# Should I??



## sdhgolden (Aug 13, 2012)

I saw this on Groupon and I'm not sure if I should get it: Pet Grooming Dryer. Free Shipping and Returns. Pet Grooming Dryer Deal of the Day | Groupon

I've been wanting a dryer for a long time but I'm not really sure what brand this is and I don't think it's one that's been recommended by others on here. But should I?? 


Sent from Petguide.com App


----------



## Selli-Belle (Jan 28, 2009)

I would ask what brand it is!


----------



## MrsKuhn (Aug 22, 2013)

You should call or email them and ask. It still had three days left 


Sent from Petguide.com Free App


----------



## Wendi (Jul 2, 2012)

When I did a search for the picture it came up with these....

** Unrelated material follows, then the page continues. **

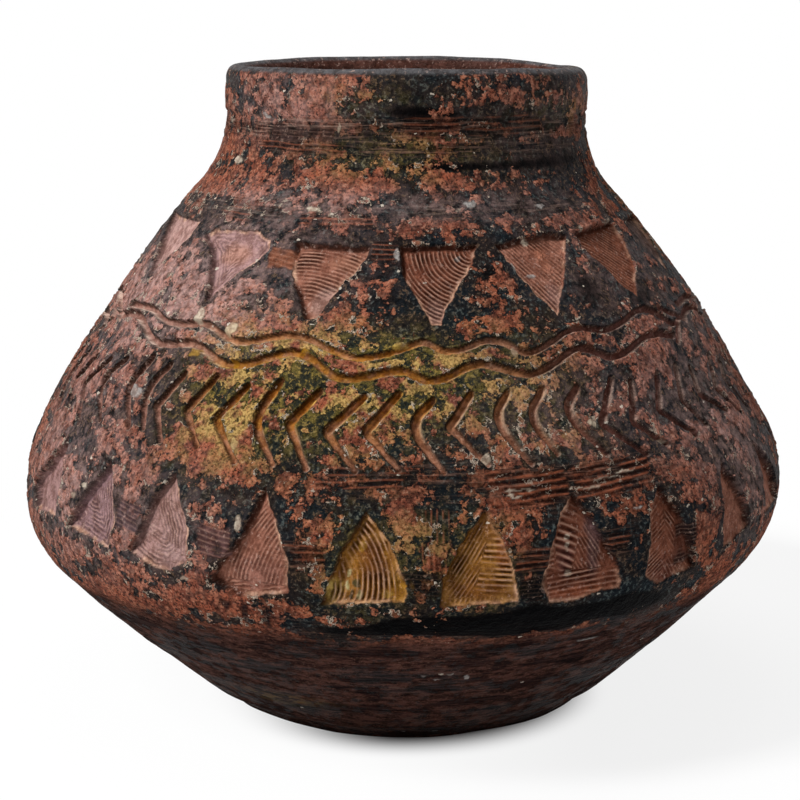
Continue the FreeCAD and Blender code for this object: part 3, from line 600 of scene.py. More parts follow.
# Points, half-width and depth of each line, short strokes at the ends among them
WAVES = [(UPPER_WAVE, 1.75, 2.6), (LOWER_WAVE, 2.05, 3.0),
         ([(-75.4, 245.7), (-66, 236.2)], 1.9, 1.8), ([(56.5, 227.5), (61.8, 238.6)], 1.9, 1.8)]
# They are drawn again round the back: (turn, squeeze)
WAVE_TURNS = [(0, 1), (122.7, 0.87), (237.3, 0.87)]

for turn, squeeze in WAVE_TURNS:
    for line, width, depth in WAVES:
        placed = chaikin([(turn - 4 + (a + 4) * squeeze if turn else a, z) for a, z in line], 2)
        groove(placed, [width] * len(placed), depth, WAVE_CLAY, 300 + int(turn))

# The chevrons: azimuth and height of the top, the elbow and the bottom of each
CHEVRONS = [
    (-54.4, 219.5, -58.7, 205.3, -53.5, 188.2), (-47.5, 223.5, -50.3, 206.9, -45.8, 188.8),
    (-42.7, 221.8, -45.6, 207.1, -42.7, 189.9), (-38.6, 218.6, -41.8, 201.7, -38.3, 185.5),
    (-32, 219.4, -35.6, 202, -31.5, 186), (-25.8, 216.4, -29.7, 200.2, -24.7, 180.8),
    (-20.1, 219.9, -23.5, 200.8, -18.9, 181.3), (-13.5, 216, -17.5, 200.9, -14, 180.4),
    (-6.4, 214.2, -11.7, 198.2, -7.1, 180.2), (-1.1, 216.2, -5.9, 198.8, -1, 181.2),
    (4.1, 213.1, 0.4, 201.4, 5.3, 179.7), (10.2, 215.7, 6.5, 200.6, 11.6, 182.7),
    (16.2, 215.6, 13.1, 203.6, 18, 181.5), (22.1, 215.7, 18.7, 203.8, 22.2, 185.4),
    (28.4, 215.4, 24.6, 204.3, 30.3, 182), (35.2, 216.8, 30.8, 196.9, 37.4, 179.1),
    (39.2, 214.1, 36.8, 195.3, 41.9, 181.7), (46.2, 216, 43.2, 198.4, 49.5, 182.3),
    (52.3, 217.4, 49.7, 200.8, 53.3, 185), (56.4, 214.1, 55.6, 200.4, 61.9, 188.2),
]
ROUNDED = (0, 1, 2, 6, 10, 12, 13, 14)
for step in range(40):
    at = 62.0 + 6.0 * step
    wobble = math.sin(step * 2.3)
    CHEVRONS.append((at + 4.2 + 0.3 * wobble, 216.0 + wobble, at, 200.6 + 1.5 * wobble,
                     at + 4.8 - 0.4 * wobble, 182.5 + 1.5 * math.cos(step * 1.9)))
for number, corners in enumerate(CHEVRONS):
    top, elbow, bottom = np.reshape(corners, (3, 2))
    if number in ROUNDED or (number > 20 and number % 5 == 2):
        line = chaikin([top, elbow, bottom], 2)
    else:
        line = chaikin([top, (top + elbow) / 2, top * 0.12 + elbow * 0.88, elbow,
                        bottom * 0.12 + elbow * 0.88, (bottom + elbow) / 2, bottom], 1)
    share = np.linspace(0, 1, len(line))
    widths = 1.45 + 0.85 * np.sin(np.clip(share * 1.15 + 0.05, 0, 1) * math.pi) ** 0.7
    groove(line, list(widths), 3.3, CHEVRON_CLAY, 400 + number)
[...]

Go Pet Club Pet Grooming Hair Dryer

Go Pet Club Pet Grooming Hair Dryer: Dogs : Walmart.com

Go Pet Club Pet Grooming Hair Dryer | Wayfair

Gopetclub Dog Cat Pet Grooming Hair Dryer DT 401 | eBay

And after doing all that; when you click on buy it tells you it is a GoPetClub Pet Grooming Hair Dryer LOL :doh:


----------



## sdhgolden (Aug 13, 2012)

Haha thanks! It looks like the brand is GoPetClub and it's normally only $10 more than what groupon is selling it for. I have never heard of this brand...I want to buy one that has a good reputation but I don't want to spend a too much. :/ hmm


Sent from Petguide.com App


----------



## Prism Goldens (May 27, 2011)

What a lot of work, Wendi!
It looks like the shell of a Metro, the small one, 
which is pretty much an entry level dryer, won't last more than a couple of years- but certainly is faster and better than a human hair dryer. The Metro AirForce sells for just about that same price.


----------